His final years were spent in the stable of MTK, the controversial promotions company linked with Daniel Kinahan that ceased operating last year. Frampton says he met Kinahan; “just around the hotel” before his final fight in Dubai but that his business dealings were with other people. Jarringly, he declares in the book that moving to MTK was the best decision of his career.

“I’ll tell you why I said that. People forget, I wasn’t paid by MTK. They were my agent or manager. And they did deals with Top Rank and Frank Warren. And the promoters paid me. And going from a hundred and forty grand to fight Kiko Martinez in a world title fight in a purpose-built arena paid for by the government in front of 16,000 to being a challenger in the Josh Warrington fight and getting £1.5 million sterling … you know?”

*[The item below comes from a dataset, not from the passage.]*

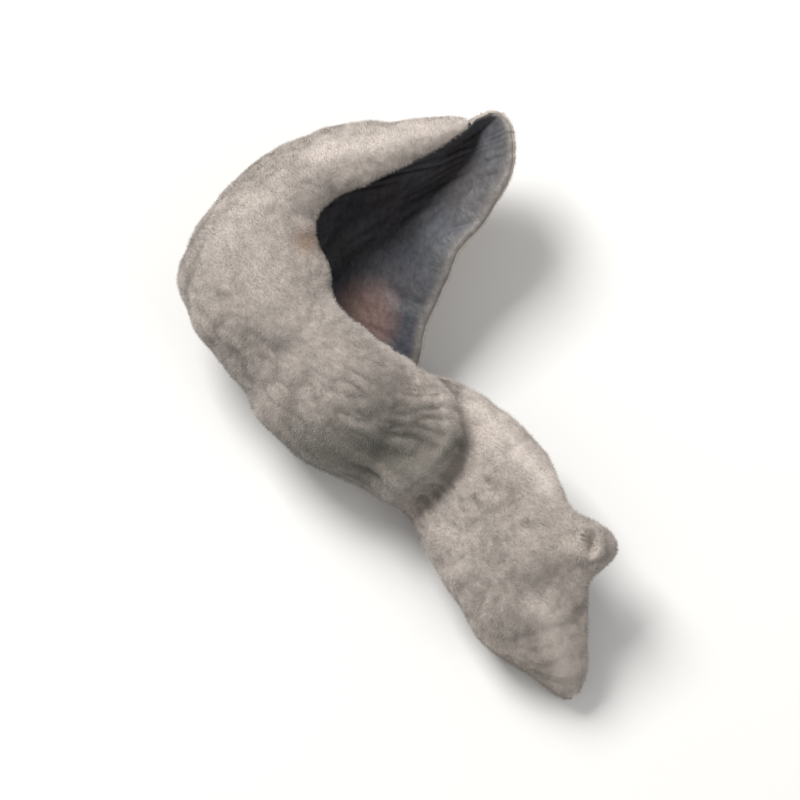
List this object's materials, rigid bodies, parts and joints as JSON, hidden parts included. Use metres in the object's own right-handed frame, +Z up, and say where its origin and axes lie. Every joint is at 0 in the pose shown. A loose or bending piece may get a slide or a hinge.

He exits boxing in financially and physically better shape than many talented fighters. At 36, Frampton is still young and, while he is a sought-after pundit, he comes alive when talking about the importance of integrated education in Belfast and across the North. There is no question but that he has a contribution to make towards integration in his homeland, even if his friendship with McGuigan is irreversibly sundered.

But there’s a moment, when he is talking about life after boxing, when all the vitriol and anger of the past few years slip away, and as he recalls a conversation with his former mentor, some shard from their best days together slips through.

“I haven’t put any gloves on. I haven’t even hit a bag. That was always something Barry always said. He had purposely not hit a bag after he retired – in case he got the urge to come back. It is not even that reason for me. It’s… I have done enough of it. I think the punditry thing has made it easier. I am just satisfied with what I have done in boxing. I don’t miss it at all. Happy.”